It cost just £4/10s for 19-year-old Alan Dryland to buy a season ticket that would take him inside the stadium for all ten of the World Cup matches held in London in that magical summer of 1966. The pound was falling, the Vietnam war raging, but England made it through to the final and the Beatles and Rolling Stones were battling it out to top the charts. If nothing else, 66: We Were There, Radio 5 Live’s affectionate look back at that tremendous victory, proved that Sixties music was brilliant. The producer’s choice on Saturday was pitch-perfect, from the Lovin’ Spoonful’s ‘Summer in the City’ to Chris Farlowe’s ‘Out of Time’.
I was there. Well, not at Wembley, but a choirgirl in white ruff and surplice delegated to rush across to the vicarage between weddings to check on the score on our tiny black-and-white TV. We were all caught up in football fever. Not that this meant I was particularly keen to listen to a week-load of anniversary programmes on 5 Live, until I found out that Tom Courtenay was presenting and that it would be a straightforward compilation of memories from those who were really there. I didn’t expect to stay long but I was hooked from the off, by the music, by Courtenay’s distinctive, compelling voice, and the clever way the programme was put together by the producer, Garth Brameld. It was such a contrast to BBC4’s overblown attempt to capture the spirit of ’66 in an Arena documentary, also at the weekend.

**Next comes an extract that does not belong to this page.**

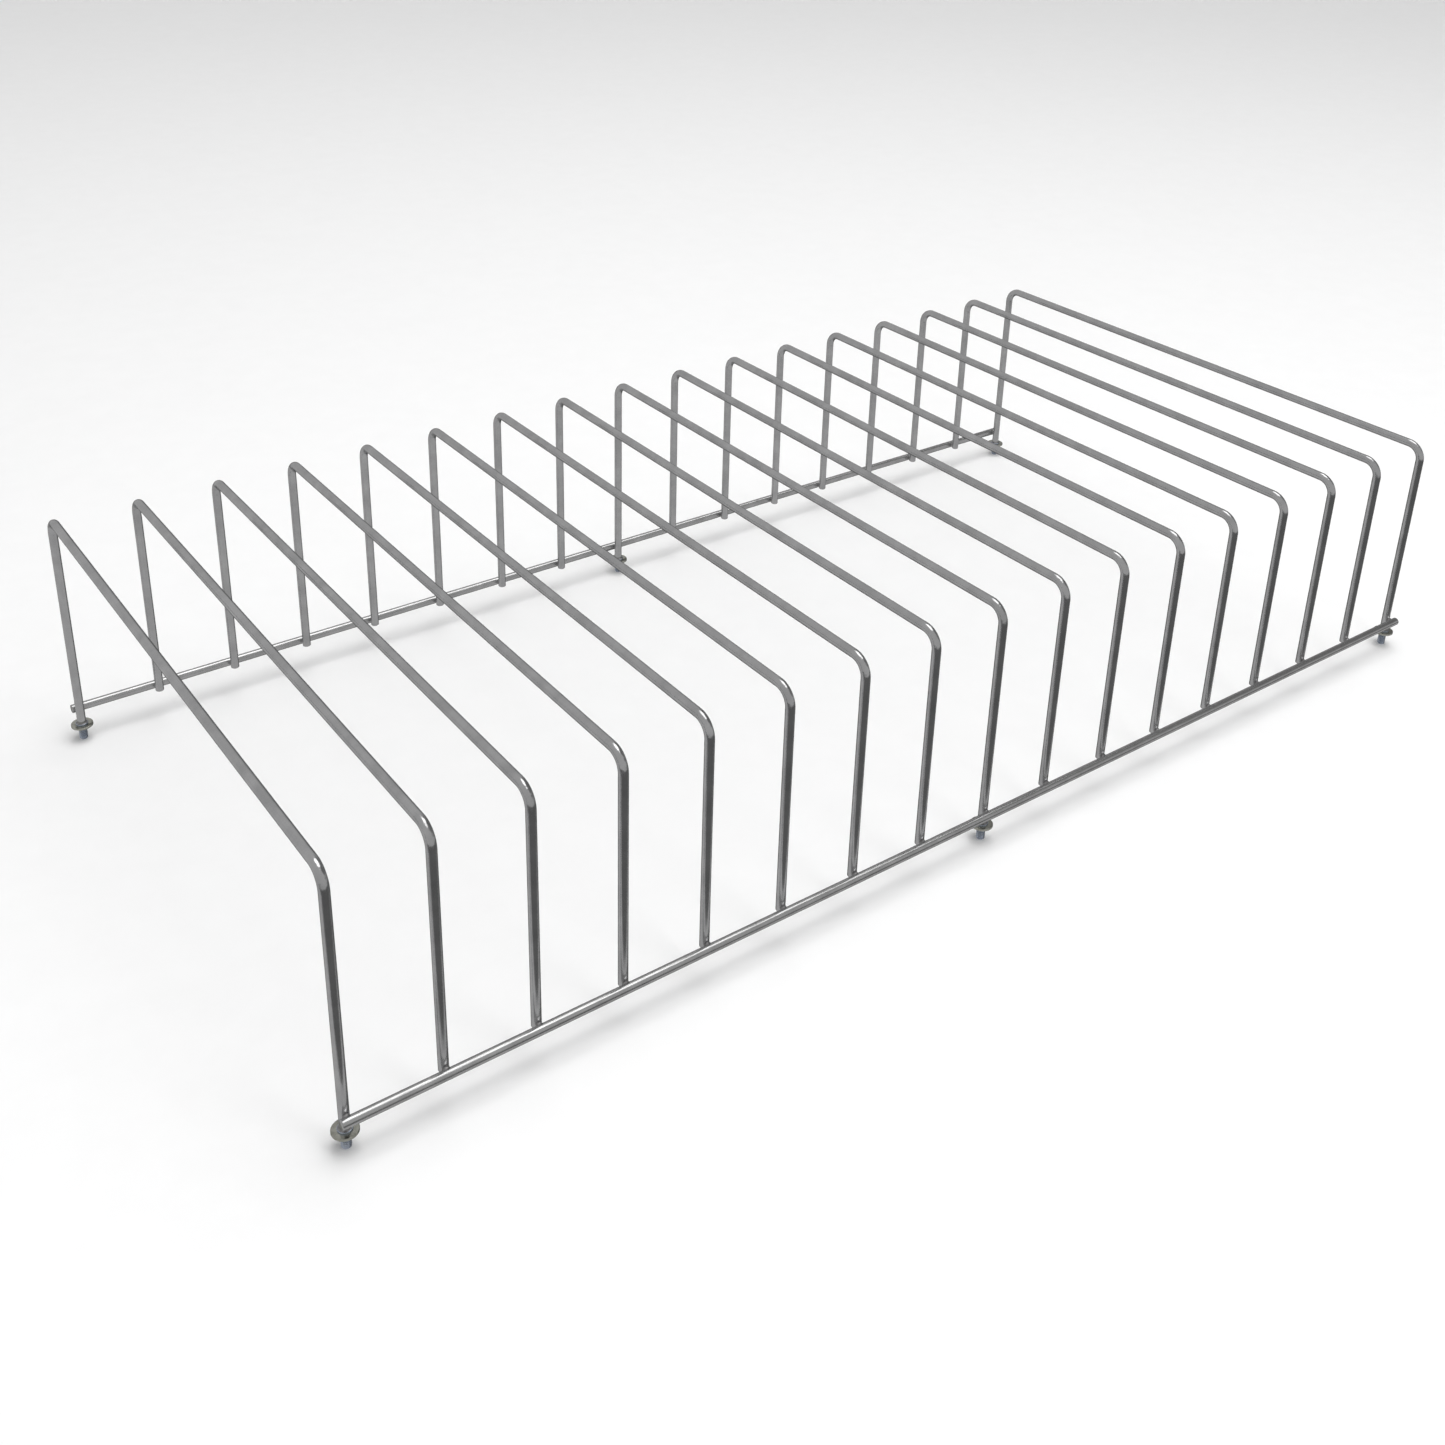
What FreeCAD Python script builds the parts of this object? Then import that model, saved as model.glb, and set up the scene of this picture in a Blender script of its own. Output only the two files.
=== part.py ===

No attempt was made at sociological analysis, what football might mean, the impact on our island story. This was simply people talking, interspersed with a gradual unfolding of the match, goal by heart-stopping goal. From the ballboy who was the first Englishman to touch the ball after it was kicked offside by the West German side, to James Mossop, a fledgling sportswriter, who spent the night afterwards celebrating with Jack Charlton.